Count the books. Make sure the books are the “right” levels. Take tests on those books. Log everything.

Reading should be fun. For me, reading naturally flowed into a desire to write. Writing should be fun.

Schools (from kindergarten through graduate school) seem intent on killing any innate love for reading and they make writing a chore based on formulaic models.

We want our daughters to love words. We want them to look forward to what happens next, eager to turn the pages of books, without counting the pages and stopping when a goal is met.

The girls see us reading and writing almost daily. At night, Mommy and Daddy read books (physical or digital) and we both write during the day for our careers. They know people read what we write.

Recently, our six-year-old has been making books. I showed her the books Daddy made in school. Being able to see that Daddy made books out of paper, staples, and duct tape was an exciting revelation.
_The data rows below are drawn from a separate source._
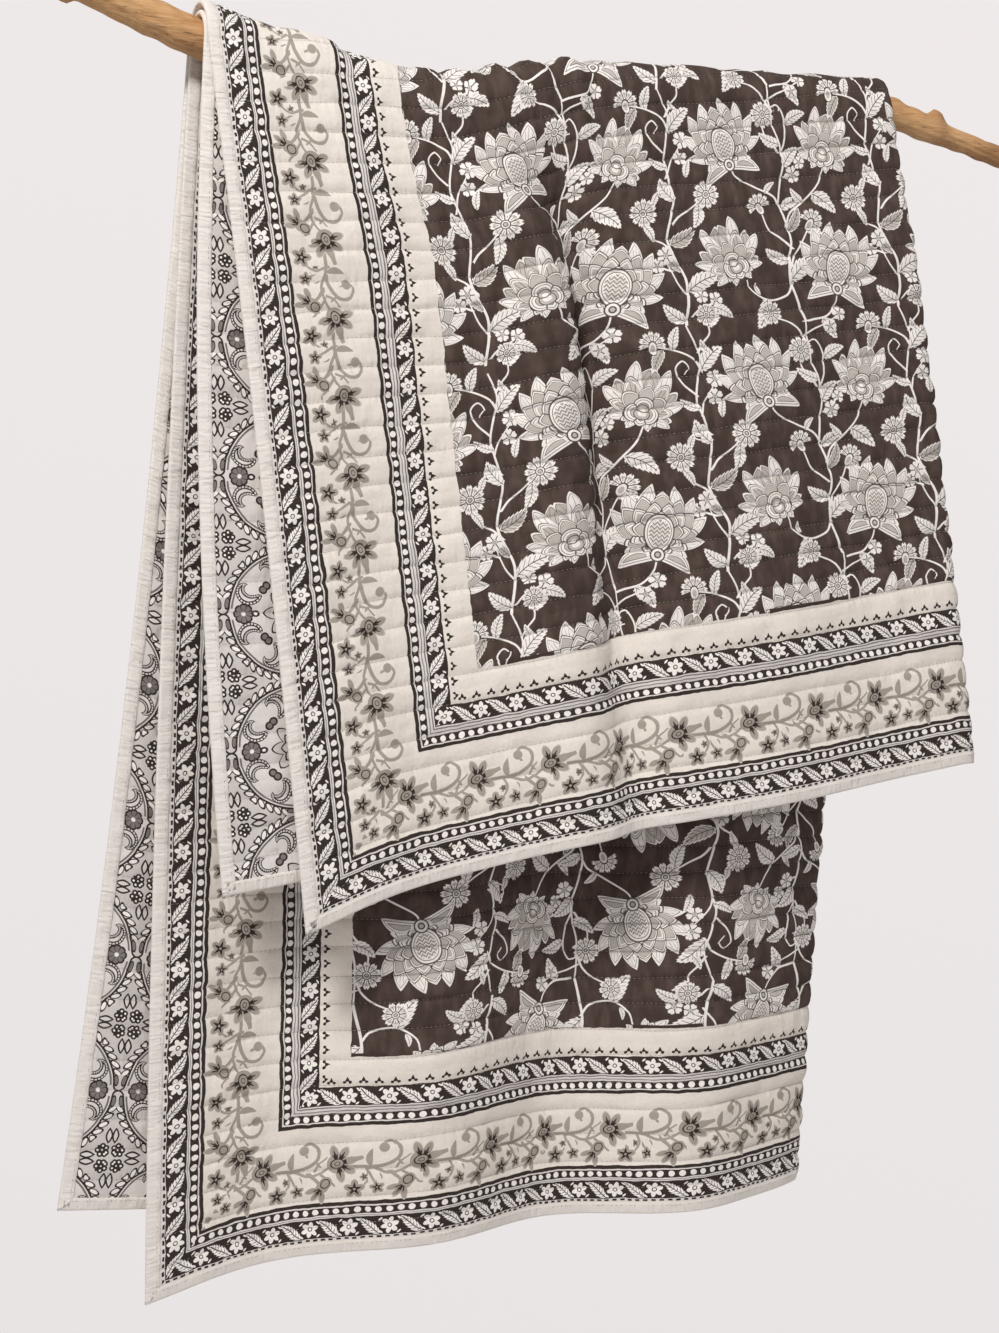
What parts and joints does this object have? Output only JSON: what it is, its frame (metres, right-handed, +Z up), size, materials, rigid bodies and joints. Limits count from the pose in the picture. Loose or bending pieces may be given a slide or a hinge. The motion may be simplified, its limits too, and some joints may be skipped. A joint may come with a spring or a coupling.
{
  "type": "quilted throw on a wooden branch rail",
  "caption": "Cotton throw with quilted rows and a bound edge, folded in half lengthwise and hung over a crooked wooden branch, longer at the back.",
  "frame": {"origin": "on the branch's axis, in the middle of the stretch that the throw covers", "axes": "+X along the branch towards the throw's fold, +Y towards the long back drop, +Z up"},
  "size_m": [0.903, 0.1492, 1.0368],
  "materials": {
    "quilted_cotton": "block-printed cotton, matt, with sewn channels",
    "cotton_binding": "plain cream cotton, matt",
    "peeled_wood": "peeled branch, smoothed, unvarnished"
  },
  "bodies": {
    "root": {"quilt": "quilted_cotton", "binding": "cotton_binding", "branch": "peeled_wood"}
  },
  "joints": []
}
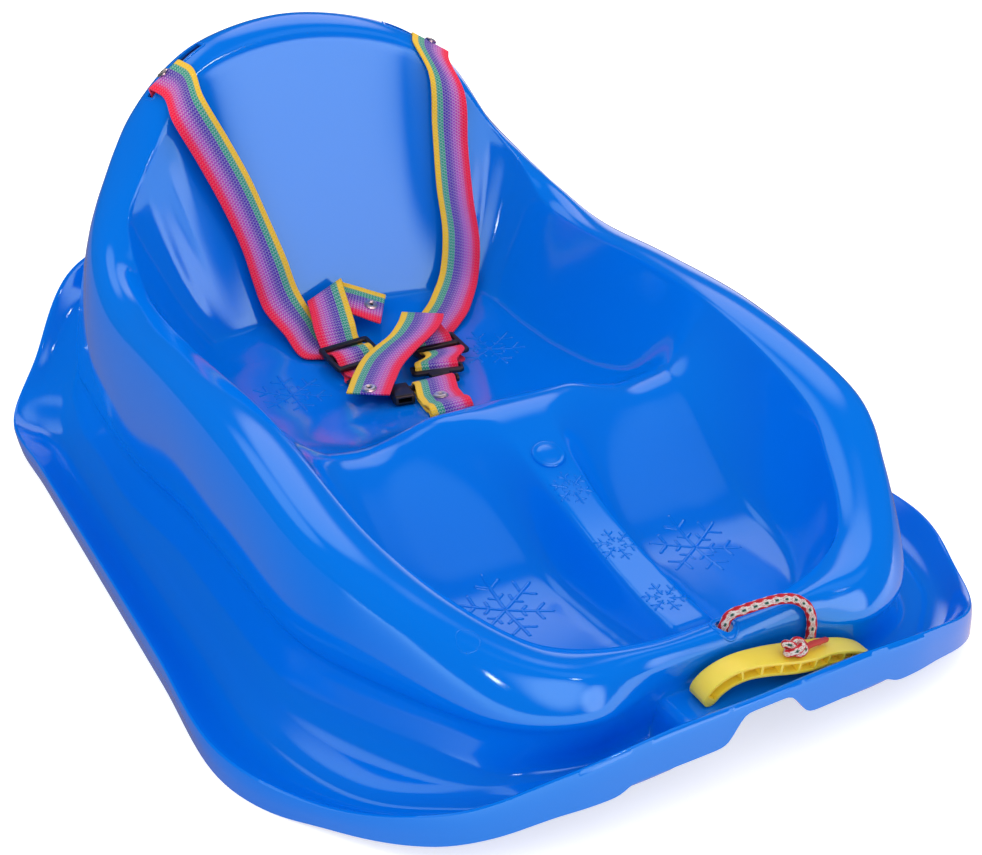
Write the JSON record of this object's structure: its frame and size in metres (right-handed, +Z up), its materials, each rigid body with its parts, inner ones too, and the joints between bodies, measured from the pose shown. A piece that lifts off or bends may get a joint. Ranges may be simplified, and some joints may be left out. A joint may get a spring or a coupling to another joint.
{
  "type": "child sled",
  "caption": "Moulded child sled with a bucket seat, high backrest, leg wells, webbing harness with buckle hardware, outer runner flange and a rope tow handle resting in a front recess.",
  "frame": {"origin": "on the ground under the middle of the sled's length and width", "axes": "+X towards the child's left, -Y is the front with the tow handle, +Z up; the sled is mirrored in X = 0"},
  "size_m": [0.4606, 0.6598, 0.301],
  "materials": {
    "blue_shell": "gloss",
    "webbing": "woven rainbow stripes",
    "black_hardware": "satin",
    "rivets": "polished",
    "yellow_handle": "satin",
    "rope": "braided"
  },
  "bodies": {
    "sled": {"hull": "blue_shell", "webbing_left": "webbing", "webbing_right": "webbing", "crotch_strap": "webbing", "rivet_slot_left": "rivets", "rivet_slot_right": "rivets", "rivet_tail_left": "rivets", "rivet_tail_right": "rivets", "rivet_crotch": "rivets", "tow_rope": "rope", "tow_rope_coil": "rope", "stopper_knot": "rope"},
    "slider_left": {"slider_left": "black_hardware"},
    "slider_right": {"slider_right": "black_hardware"},
    "tongue_left": {"tongue_left": "black_hardware"},
    "tongue_right": {"tongue_right": "black_hardware"},
    "buckle_socket": {"buckle_socket": "black_hardware"},
    "tow_handle": {"tow_handle": "yellow_handle", "handle_knot": "rope"}
  },
  "joints": [
    {"name": "slider_left_slide", "type": "slide", "parent": "sled", "child": "slider_left", "axis": [0.0999, -0.9644, -0.2448], "range_m": [-0.01, 0.002], "deforming": ["webbing_left"]},
    {"name": "slider_right_slide", "type": "slide", "parent": "sled", "child": "slider_right", "axis": [-0.0302, -0.991, -0.1308], "range_m": [-0.01, 0.002], "deforming": ["webbing_right"]},
    {"name": "tongue_left_hinge", "type": "hinge", "parent": "sled", "child": "tongue_left", "pos_m": [-0.022, 0.0685, 0.0774], "axis": [-0.9796, -0.2009, 0], "range_deg": [0, 20]},
    {"name": "tongue_right_hinge", "type": "hinge", "parent": "sled", "child": "tongue_right", "pos_m": [0.024, 0.059, 0.0766], "axis": [-0.96, 0.28, 0], "range_deg": [0, 60]},
    {"name": "buckle_socket_hinge", "type": "hinge", "parent": "sled", "child": "buckle_socket", "pos_m": [0.011, 0.037, 0.075], "axis": [-1, 0, 0], "range_deg": [0, 8], "deforming": ["crotch_strap"]},
    {"name": "tow_handle_lift", "type": "slide", "parent": "sled", "child": "tow_handle", "axis": [0.16, -0.07, 0.9846], "range_m": [0, 0.04], "deforming": ["tow_rope"]}
  ]
}
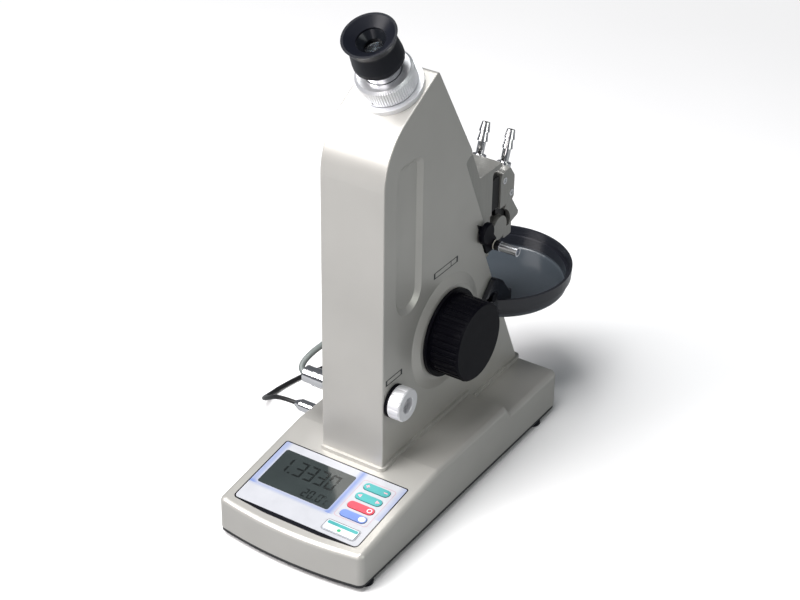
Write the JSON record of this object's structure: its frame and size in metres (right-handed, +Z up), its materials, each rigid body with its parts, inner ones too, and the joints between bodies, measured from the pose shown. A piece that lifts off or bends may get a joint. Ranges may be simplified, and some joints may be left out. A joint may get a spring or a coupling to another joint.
{
  "type": "abbe refractometer",
  "caption": "Bench refractometer with tilted eyepiece, measuring and compensator knobs, hinged prism lid, drip tray, sloped keypad and display.",
  "frame": {"origin": "centre of the instrument's box in plan, on the plane under the rubber feet", "axes": "+X to the instrument's right, where its knobs are, +Y rearwards away from the keypad, +Z up"},
  "size_m": [0.1663, 0.2915, 0.3183],
  "materials": {
    "body_paint": "satin metallic silver-grey paint",
    "black_plastic": "black, semi-gloss",
    "matte_black": "black, matte",
    "panel_print": "printed membrane",
    "display_glass": "clear window",
    "display_module": "reflective display",
    "circuit_board": "green lacquer",
    "key_teal": "printed key",
    "key_red": "printed key",
    "key_blue": "printed key",
    "rubber": "black rubber",
    "steel": "turned steel",
    "chrome": "polished",
    "aluminium": "clear anodised",
    "black_metal": "black lacquer",
    "brass": "turned brass",
    "optical_glass": "polished glass",
    "mirror": "silvered",
    "cord_black": "cable jacket",
    "cord_grey": "grey sleeve",
    "prism_metal": "satin plated"
  },
  "bodies": {
    "base": {"base_casting": "body_paint", "base_plate": "black_metal", "rubber_feet": "rubber", "housing_screws": "steel", "display_bezel": "black_plastic", "keypad_panel": "panel_print", "lcd_window": "display_glass", "lcd_module": "display_module", "display_board": "circuit_board", "main_board": "circuit_board", "column_housing": "body_paint", "rear_cover": "body_paint", "optics_chassis": "aluminium", "telescope_tube": "black_metal", "objective_lens": "optical_glass", "reticle": "optical_glass", "compensator_belt": "rubber", "compensator_bush": "matte_black", "measuring_bush": "brass", "encoder_reader": "matte_black", "eyepiece_flange": "chrome", "main_prism_housing": "prism_metal", "main_prism": "optical_glass", "hinge_pin": "steel", "temperature_probe": "steel", "tray_pegs": "steel", "panel_sockets": "matte_black", "lead_plugs": "chrome", "power_lead": "cord_black", "power_coil": "cord_black", "sensor_plug": "chrome", "sensor_lead": "cord_grey", "hinge_side_cover": "matte_black"},
    "measuring_drive": {"measuring_knob": "black_plastic", "measuring_shaft": "steel", "encoder_disc": "steel"},
    "mirror_swing": {"mirror_sector": "brass", "measuring_mirror": "mirror"},
    "compensator_drive": {"compensator_knob": "aluminium", "compensator_shaft": "steel"},
    "compensator_pinion": {"compensator_pinion": "brass"},
    "upper_cell": {"upper_compensator_cell": "brass", "upper_amici_prism": "optical_glass"},
    "lower_cell": {"lower_compensator_cell": "brass", "lower_amici_prism": "optical_glass"},
    "diopter": {"diopter_ring": "aluminium"},
    "eyepiece": {"eyepiece_barrel": "aluminium", "eyecup": "rubber", "eyepiece_lenses": "optical_glass"},
    "prism_lid": {"secondary_prism_holder": "prism_metal", "secondary_prism": "optical_glass", "hose_nipples": "chrome", "holder_screws": "steel"},
    "prism_lock": {"prism_lock_knob": "black_plastic"},
    "tray": {"drip_tray": "black_plastic"},
    "plus_minus_key": {"plus_minus_key": "key_teal"},
    "left_right_key": {"left_right_key": "key_teal"},
    "select_key": {"select_key": "key_red"},
    "mode_key": {"mode_key": "key_blue"},
    "start_key": {"start_key": "key_teal"}
  },
  "joints": [
    {"name": "measuring_knob_turn", "type": "hinge", "parent": "base", "child": "measuring_drive", "pos_m": [0, -0.0045, 0.101], "axis": [1, 0, 0], "range_deg": [-180, 180]},
    {"name": "mirror_turn", "type": "hinge", "parent": "base", "child": "mirror_swing", "pos_m": [0, 0.01732, 0.17708], "axis": [1, 0, 0], "range_deg": [-12, 12]},
    {"name": "compensator_knob_turn", "type": "hinge", "parent": "base", "child": "compensator_drive", "pos_m": [0, -0.0615, 0.0817], "axis": [1, 0, 0], "range_deg": [-270, 270]},
    {"name": "compensator_pinion_turn", "type": "hinge", "parent": "base", "child": "compensator_pinion", "pos_m": [0, -0.00474, 0.21687], "axis": [1, 0, 0], "range_deg": [-275, 275]},
    {"name": "upper_cell_turn", "type": "hinge", "parent": "base", "child": "upper_cell", "pos_m": [0, -0.0348, 0.2711], "axis": [0, -0.4848, 0.8746], "range_deg": [-92, 92]},
    {"name": "lower_cell_turn", "type": "hinge", "parent": "base", "child": "lower_cell", "pos_m": [0, -0.0348, 0.2711], "axis": [0, -0.4848, 0.8746], "range_deg": [-92, 92]},
    {"name": "diopter_turn", "type": "hinge", "parent": "base", "child": "diopter", "pos_m": [0, -0.0348, 0.2711], "axis": [0, -0.4848, 0.8746], "range_deg": [-150, 150]},
    {"name": "eyepiece_travel", "type": "slide", "parent": "base", "child": "eyepiece", "axis": [0, -0.4848, 0.8746], "range_m": [-0.0025, 0.0025]},
    {"name": "prism_open", "type": "hinge", "parent": "base", "child": "prism_lid", "pos_m": [0, 0.0614, 0.1415], "axis": [-1, 0, 0], "range_deg": [0, 85]},
    {"name": "prism_lock_turn", "type": "hinge", "parent": "base", "child": "prism_lock", "pos_m": [0, 0.0372, 0.1502], "axis": [1, 0, 0], "range_deg": [0, 90]},
    {"name": "tray_slide", "type": "slide", "parent": "base", "child": "tray", "axis": [0, 1, 0], "range_m": [0, 0.06]},
    {"name": "plus_minus_press", "type": "slide", "parent": "base", "child": "plus_minus_key", "axis": [0, 0.1384, -0.9904], "range_m": [0, 0.0004], "stiffness_N_per_m": 600, "springref_m": -0.0002},
    {"name": "left_right_press", "type": "slide", "parent": "base", "child": "left_right_key", "axis": [0, 0.1384, -0.9904], "range_m": [0, 0.0004], "stiffness_N_per_m": 600, "springref_m": -0.0002},
    {"name": "select_press", "type": "slide", "parent": "base", "child": "select_key", "axis": [0, 0.1384, -0.9904], "range_m": [0, 0.0004], "stiffness_N_per_m": 600, "springref_m": -0.0002},
    {"name": "mode_press", "type": "slide", "parent": "base", "child": "mode_key", "axis": [0, 0.1384, -0.9904], "range_m": [0, 0.0004], "stiffness_N_per_m": 600, "springref_m": -0.0002},
    {"name": "start_press", "type": "slide", "parent": "base", "child": "start_key", "axis": [0, 0.1384, -0.9904], "range_m": [0, 0.0004], "stiffness_N_per_m": 600, "springref_m": -0.0002}
  ],
  "couplings": [
    {"joint": "mirror_turn", "follows": "measuring_knob_turn", "ratio": -0.053232},
    {"joint": "compensator_pinion_turn", "follows": "compensator_knob_turn", "ratio": 1},
    {"joint": "upper_cell_turn", "follows": "compensator_knob_turn", "ratio": -0.33333},
    {"joint": "lower_cell_turn", "follows": "compensator_knob_turn", "ratio": 0.33333},
    {"joint": "eyepiece_travel", "follows": "diopter_turn", "m_per_rad": 0.00095}
  ]
}
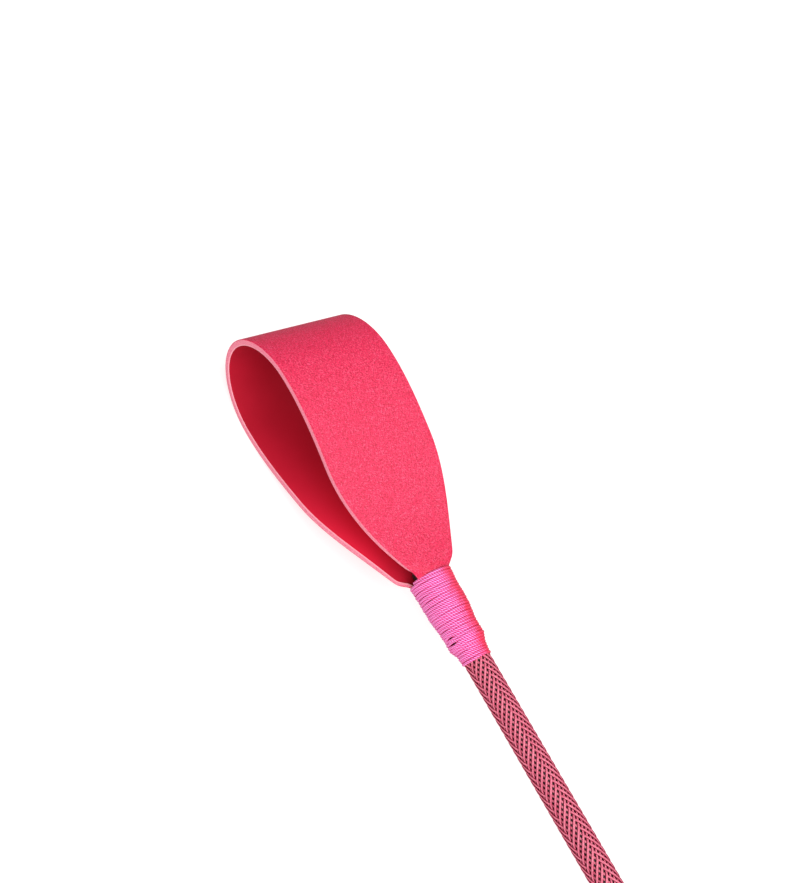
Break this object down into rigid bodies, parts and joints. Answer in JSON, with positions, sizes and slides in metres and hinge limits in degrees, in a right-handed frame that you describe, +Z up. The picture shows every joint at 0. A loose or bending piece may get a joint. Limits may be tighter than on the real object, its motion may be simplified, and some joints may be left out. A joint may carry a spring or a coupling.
{
  "type": "riding crop",
  "caption": "Riding crop with a folded leather tongue whipped to a braided shaft, a wrapped grip, a mushroom cap and a wrist strap.",
  "frame": {"origin": "on the table under the middle of the crop's box, wrist strap included", "axes": "+X along the shaft towards the tongue, +Y across the tongue, +Z up"},
  "size_m": [0.619, 0.06, 0.0394],
  "materials": {
    "rod": "pultruded glass fibre, black, satin",
    "braid": "braided nylon, dusty rose",
    "tongue_leather": "pebbled coated leather, hot pink, semi-matte",
    "binding_cord": "twisted cord, hot pink, shiny",
    "grip_core": "moulded, matte",
    "grip_leather": "black, fine grain",
    "cap": "moulded, black, satin",
    "pin": "plain steel"
  },
  "bodies": {
    "handle": {"core_rod": "rod", "braid_sleeve": "braid", "tongue_tail_upper": "tongue_leather", "tongue_tail_lower": "tongue_leather", "tongue_binding": "binding_cord", "grip_core": "grip_core", "grip_wrap": "grip_leather", "grip_front_binding": "binding_cord", "butt_cap": "cap", "strap_pin": "pin", "wrist_strap_tail_near": "grip_leather", "wrist_strap_tail_far": "grip_leather"},
    "tongue": {"tongue_loop": "tongue_leather"},
    "wrist_loop": {"wrist_strap_loop": "grip_leather"}
  },
  "joints": [
    {"name": "tongue_flex", "type": "hinge", "parent": "handle", "child": "tongue", "pos_m": [0.2172, 0, 0.0197], "axis": [0, 1, 0], "range_deg": [-30, 30], "stiffness_Nm_per_rad": 0.4},
    {"name": "wrist_strap_swing", "type": "hinge", "parent": "handle", "child": "wrist_loop", "pos_m": [-0.1915, 0, 0.0197], "axis": [0, 0, 1], "range_deg": [-60, 60]}
  ]
}
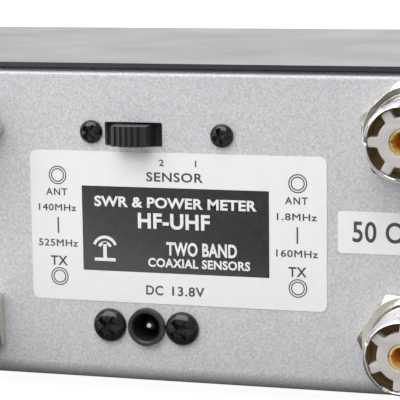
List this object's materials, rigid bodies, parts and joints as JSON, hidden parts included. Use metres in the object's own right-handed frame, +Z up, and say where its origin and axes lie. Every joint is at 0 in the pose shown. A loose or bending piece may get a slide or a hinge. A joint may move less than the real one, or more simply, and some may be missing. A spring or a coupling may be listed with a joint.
{
  "type": "swr meter",
  "caption": "Bench SWR and power meter: bent sheet case with antenna sockets, sensor switch and DC jack at the back, analogue meter and controls in front.",
  "frame": {"origin": "on the table under the middle of the meter, between the socket rims and the knob's face", "axes": "+X to the right as seen from the front, -Y out of the front, +Y out of the socket panel, +Z up"},
  "size_m": [0.1718, 0.1328, 0.0731],
  "materials": {
    "panel_paint": "silver grey, fine metallic texture, semi-gloss",
    "cover_paint": "dark slate, semi-gloss",
    "front_plastic": "fine matte grain",
    "black_plastic": "semi-gloss",
    "black_screw": "black oxide, satin",
    "nickel": "bright nickel plate",
    "insulator": "warm white, waxy",
    "gold": "gold plate",
    "brass": "plain brass",
    "spring_steel": "bright",
    "foot_rubber": "matte",
    "label_film": "smooth printed film",
    "shield_tin": "tin plate",
    "copper": "enamelled copper",
    "ferrite": "dark sintered",
    "circuit_board": "green solder mask",
    "component_black": "moulded",
    "meter_plastic": "white moulded",
    "clear_pane": "clear",
    "dial_paper": "matte cream",
    "iron": "plated iron",
    "magnet": "ground alloy",
    "needle_paint": "black lacquer",
    "aluminium": "satin",
    "wire_sleeve": "flexible insulation"
  },
  "bodies": {
    "case": {"board_components": "component_black", "cal_pot_body": "aluminium", "cal_pot_nut": "nickel", "chassis": "panel_paint", "control_board": "circuit_board", "cover_screws": "black_screw", "dc_jack_body": "black_plastic", "dc_jack_pin": "spring_steel", "dc_jack_screws": "black_screw", "dc_jack_spring": "spring_steel", "foot_screws": "black_screw", "front_bezel": "front_plastic", "front_switch_bodies": "black_plastic", "hairspring": "spring_steel", "hf_ant_contact": "gold", "hf_ant_insulator": "insulator", "hf_ant_shell": "nickel", "hf_line": "brass", "hf_sensor_board": "circuit_board", "hf_sensor_box": "shield_tin", "hf_toroid": "ferrite", "hf_tx_contact": "gold", "hf_tx_insulator": "insulator", "hf_tx_shell": "nickel", "internal_wires": "wire_sleeve", "meter_bridges": "brass", "meter_core": "magnet", "meter_dial": "dial_paper", "meter_housing": "meter_plastic", "meter_window": "clear_pane", "meter_yoke": "iron", "rear_label": "label_film", "rubber_feet": "foot_rubber", "sensor_switch_body": "black_plastic", "sensor_switch_frame": "spring_steel", "sensor_switch_screws": "black_screw", "small_label": "label_film", "socket_nuts": "nickel", "top_cover": "cover_paint", "vhf_ant_contact": "gold", "vhf_ant_insulator": "insulator", "vhf_ant_shell": "nickel", "vhf_line": "brass", "vhf_sensor_board": "circuit_board", "vhf_sensor_box": "shield_tin", "vhf_tx_contact": "gold", "vhf_tx_insulator": "insulator", "vhf_tx_shell": "nickel"},
    "sensor_knob": {"sensor_switch_knob": "black_plastic"},
    "range_lever": {"range_lever": "black_plastic"},
    "function_lever": {"function_lever": "black_plastic"},
    "power_lever": {"power_lever": "black_plastic"},
    "mode_button": {"mode_button": "black_plastic"},
    "cal_knob": {"cal_knob": "black_plastic", "cal_pot_shaft": "aluminium"},
    "needle": {"meter_needle": "needle_paint", "moving_coil": "copper", "meter_arbor": "spring_steel"},
    "zero_adjuster": {"zero_adjuster": "black_plastic"}
  },
  "joints": [
    {"name": "sensor_slide", "type": "slide", "parent": "case", "child": "sensor_knob", "axis": [1, 0, 0], "range_m": [0, 0.0023]},
    {"name": "range_slide", "type": "slide", "parent": "case", "child": "range_lever", "axis": [1, 0, 0], "range_m": [-0.003, 0.003]},
    {"name": "function_slide", "type": "slide", "parent": "case", "child": "function_lever", "axis": [1, 0, 0], "range_m": [-0.003, 0.003]},
    {"name": "power_slide", "type": "slide", "parent": "case", "child": "power_lever", "axis": [1, 0, 0], "range_m": [0, 0.003]},
    {"name": "mode_press", "type": "slide", "parent": "case", "child": "mode_button", "axis": [0, 1, 0], "range_m": [0, 0.002], "stiffness_N_per_m": 300},
    {"name": "cal_turn", "type": "hinge", "parent": "case", "child": "cal_knob", "pos_m": [0.062, -0.055, 0.02], "axis": [0, 1, 0], "range_deg": [-150, 150]},
    {"name": "needle_swing", "type": "hinge", "parent": "case", "child": "needle", "pos_m": [-0.032, -0.032, 0.028], "axis": [0, 1, 0], "range_deg": [0, 90], "stiffness_Nm_per_rad": 0.0002},
    {"name": "zero_turn", "type": "hinge", "parent": "case", "child": "zero_adjuster", "pos_m": [-0.032, -0.0495, 0.011], "axis": [0, 1, 0], "range_deg": [-30, 30]}
  ]
}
We had something in common!

The girls want to maintain reading logs, right now, and they know Mommy and Daddy use Goodreads and Bookends to track our books. We do not log books to count or to compete, but to tracks what we like and why. I’m worried that our logs might lead the girls astray, so we must remind them that we’re not competing for numbers.

Kindergarten has changed from the 1970s and 80s. We didn’t have reading logs in kindergarten. Nor did we bring home math homework labeled algebra. Common core math sheets requiring kindergarten students do algebra seems like overkill to me. No matter so many people grow up to hate learning.

I understand schools need metrics and goals, but we don’t need such nonsense in kindergarten. If learning doesn’t begin as a fun experience, it seldom becomes fun.

Read to children. Have fun. Apparently, we need to work against the school system models for reading and writing. I’m not just a parent saying this. I do have several degrees in English and language arts instruction and am familiar with the research on pedagogy. No study supports sucking the joy out of reading.

If your school uses AR, keep in mind that AR is convenient for schools, not necessarily effective instructional technique.